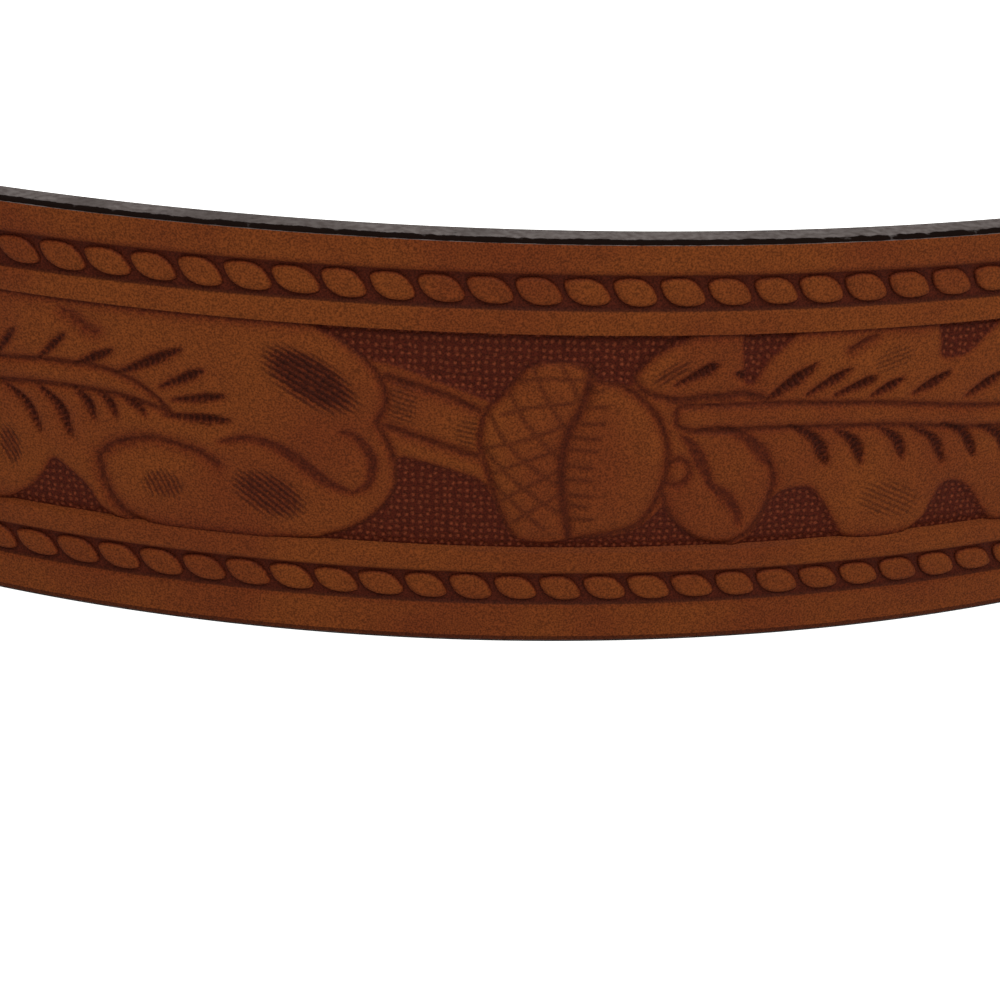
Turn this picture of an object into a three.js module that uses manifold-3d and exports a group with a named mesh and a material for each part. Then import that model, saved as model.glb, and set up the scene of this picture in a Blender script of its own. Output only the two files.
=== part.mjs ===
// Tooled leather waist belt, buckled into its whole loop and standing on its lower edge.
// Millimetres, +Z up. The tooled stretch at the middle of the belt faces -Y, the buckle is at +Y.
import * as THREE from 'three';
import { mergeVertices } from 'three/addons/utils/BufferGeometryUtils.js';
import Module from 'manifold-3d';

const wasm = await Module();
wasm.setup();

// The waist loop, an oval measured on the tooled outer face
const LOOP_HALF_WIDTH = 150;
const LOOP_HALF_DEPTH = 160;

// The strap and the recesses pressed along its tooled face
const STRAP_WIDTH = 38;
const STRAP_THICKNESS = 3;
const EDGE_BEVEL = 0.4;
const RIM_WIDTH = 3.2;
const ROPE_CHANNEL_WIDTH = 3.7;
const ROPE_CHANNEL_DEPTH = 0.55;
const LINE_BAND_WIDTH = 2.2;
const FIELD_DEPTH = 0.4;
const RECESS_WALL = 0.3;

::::

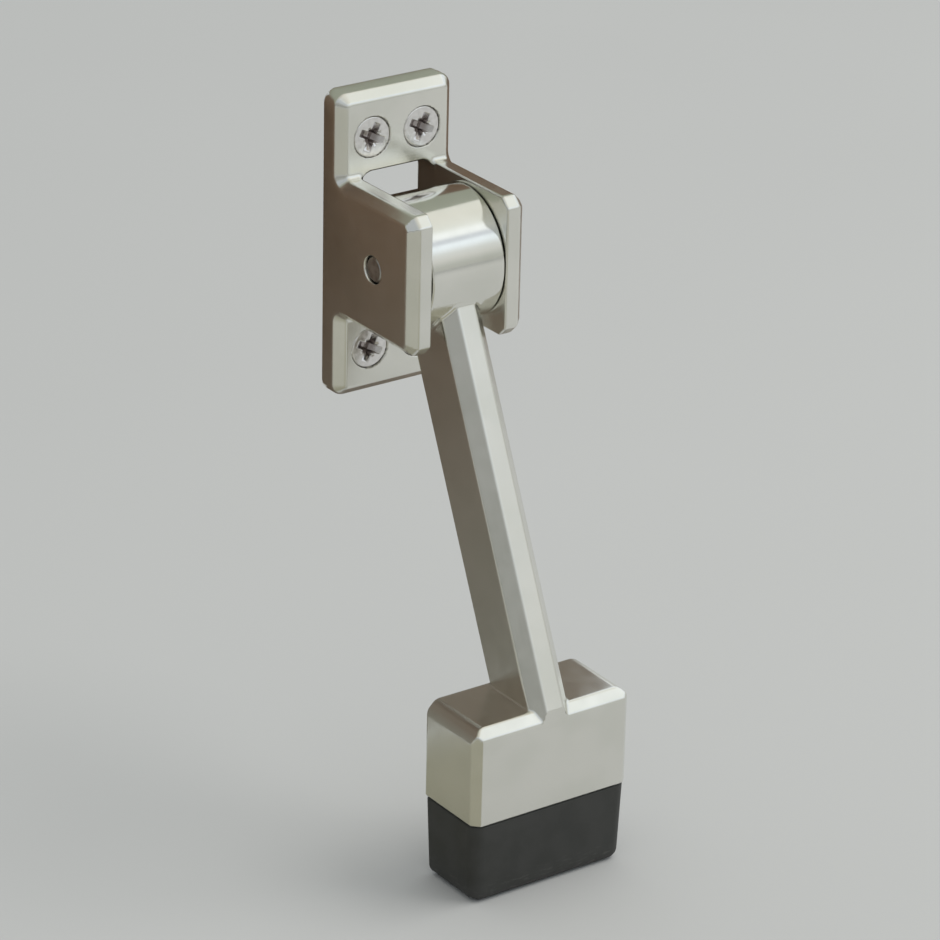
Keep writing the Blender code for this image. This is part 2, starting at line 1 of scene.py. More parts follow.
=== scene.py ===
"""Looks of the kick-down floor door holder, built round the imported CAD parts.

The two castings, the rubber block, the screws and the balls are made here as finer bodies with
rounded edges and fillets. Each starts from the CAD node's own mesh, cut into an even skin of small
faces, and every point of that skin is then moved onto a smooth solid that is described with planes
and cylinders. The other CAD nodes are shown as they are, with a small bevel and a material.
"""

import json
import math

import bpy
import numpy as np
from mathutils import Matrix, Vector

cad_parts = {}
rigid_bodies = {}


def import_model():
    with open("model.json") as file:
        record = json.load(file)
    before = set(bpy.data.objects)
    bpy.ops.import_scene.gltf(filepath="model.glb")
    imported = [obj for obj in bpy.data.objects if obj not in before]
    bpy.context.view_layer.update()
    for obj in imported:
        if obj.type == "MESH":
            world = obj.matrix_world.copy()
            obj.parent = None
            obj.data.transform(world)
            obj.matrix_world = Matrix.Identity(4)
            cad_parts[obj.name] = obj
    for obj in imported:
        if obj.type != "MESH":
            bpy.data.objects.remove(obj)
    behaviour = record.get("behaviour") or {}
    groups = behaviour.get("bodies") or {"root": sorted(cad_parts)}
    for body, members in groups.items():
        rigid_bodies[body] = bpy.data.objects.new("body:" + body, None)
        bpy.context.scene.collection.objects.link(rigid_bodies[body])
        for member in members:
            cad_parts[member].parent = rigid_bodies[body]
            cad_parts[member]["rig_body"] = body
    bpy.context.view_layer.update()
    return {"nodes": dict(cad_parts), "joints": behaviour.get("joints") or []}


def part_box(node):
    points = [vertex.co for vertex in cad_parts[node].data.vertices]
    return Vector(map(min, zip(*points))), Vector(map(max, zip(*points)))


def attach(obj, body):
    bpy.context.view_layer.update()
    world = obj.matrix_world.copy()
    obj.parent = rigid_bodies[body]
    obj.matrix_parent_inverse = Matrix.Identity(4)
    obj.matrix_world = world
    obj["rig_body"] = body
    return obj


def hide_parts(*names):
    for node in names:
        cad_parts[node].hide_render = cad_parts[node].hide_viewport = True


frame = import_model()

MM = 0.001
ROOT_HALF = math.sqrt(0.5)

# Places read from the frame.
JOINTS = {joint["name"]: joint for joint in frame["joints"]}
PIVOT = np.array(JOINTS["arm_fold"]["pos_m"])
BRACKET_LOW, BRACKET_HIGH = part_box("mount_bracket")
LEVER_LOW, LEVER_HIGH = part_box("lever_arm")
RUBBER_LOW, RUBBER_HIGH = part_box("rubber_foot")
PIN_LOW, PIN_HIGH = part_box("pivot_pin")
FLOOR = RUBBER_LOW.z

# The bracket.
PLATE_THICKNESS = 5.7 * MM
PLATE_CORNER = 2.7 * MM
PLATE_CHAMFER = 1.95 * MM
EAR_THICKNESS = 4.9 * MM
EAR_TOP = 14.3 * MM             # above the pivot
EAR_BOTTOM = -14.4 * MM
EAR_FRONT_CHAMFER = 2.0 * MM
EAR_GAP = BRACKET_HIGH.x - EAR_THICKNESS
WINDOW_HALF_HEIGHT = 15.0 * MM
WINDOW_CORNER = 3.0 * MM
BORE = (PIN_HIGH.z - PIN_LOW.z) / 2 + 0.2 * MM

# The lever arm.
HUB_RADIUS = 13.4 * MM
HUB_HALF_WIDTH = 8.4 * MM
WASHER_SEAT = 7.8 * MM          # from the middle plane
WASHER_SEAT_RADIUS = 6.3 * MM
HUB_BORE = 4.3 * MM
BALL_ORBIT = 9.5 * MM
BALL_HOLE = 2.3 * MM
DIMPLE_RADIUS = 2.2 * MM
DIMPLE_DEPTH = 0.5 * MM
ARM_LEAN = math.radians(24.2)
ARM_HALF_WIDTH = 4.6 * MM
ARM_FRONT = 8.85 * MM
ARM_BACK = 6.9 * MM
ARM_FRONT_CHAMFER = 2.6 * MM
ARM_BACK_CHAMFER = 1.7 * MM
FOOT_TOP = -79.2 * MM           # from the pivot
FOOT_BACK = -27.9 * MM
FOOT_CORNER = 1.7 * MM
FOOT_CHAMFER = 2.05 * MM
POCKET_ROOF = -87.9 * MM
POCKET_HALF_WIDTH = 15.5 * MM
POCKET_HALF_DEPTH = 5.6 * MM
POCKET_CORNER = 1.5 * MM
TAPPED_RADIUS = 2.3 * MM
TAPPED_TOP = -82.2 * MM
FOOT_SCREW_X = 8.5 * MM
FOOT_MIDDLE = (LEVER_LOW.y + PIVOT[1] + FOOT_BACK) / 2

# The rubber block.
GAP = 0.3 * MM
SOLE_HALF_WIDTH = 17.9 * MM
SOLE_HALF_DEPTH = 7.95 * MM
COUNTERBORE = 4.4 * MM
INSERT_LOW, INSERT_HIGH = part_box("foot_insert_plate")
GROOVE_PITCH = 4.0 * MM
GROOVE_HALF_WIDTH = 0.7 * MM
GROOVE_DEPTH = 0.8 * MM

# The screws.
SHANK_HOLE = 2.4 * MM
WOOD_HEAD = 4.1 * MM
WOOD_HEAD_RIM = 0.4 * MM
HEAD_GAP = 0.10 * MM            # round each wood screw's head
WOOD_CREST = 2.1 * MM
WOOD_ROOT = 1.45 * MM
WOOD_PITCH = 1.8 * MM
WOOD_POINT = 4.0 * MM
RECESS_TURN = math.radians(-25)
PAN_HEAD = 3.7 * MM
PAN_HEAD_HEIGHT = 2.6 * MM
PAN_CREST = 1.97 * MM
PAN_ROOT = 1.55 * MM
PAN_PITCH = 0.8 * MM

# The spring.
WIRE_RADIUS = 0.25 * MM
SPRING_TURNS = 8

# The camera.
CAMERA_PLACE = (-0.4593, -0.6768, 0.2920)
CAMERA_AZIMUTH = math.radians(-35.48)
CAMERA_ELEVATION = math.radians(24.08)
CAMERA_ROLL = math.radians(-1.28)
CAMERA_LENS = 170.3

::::

* **Goal**
Identify and copy all lines with the word "json".

* **In response**
import json
    with open("model.json") as file:
        record = json.load(file)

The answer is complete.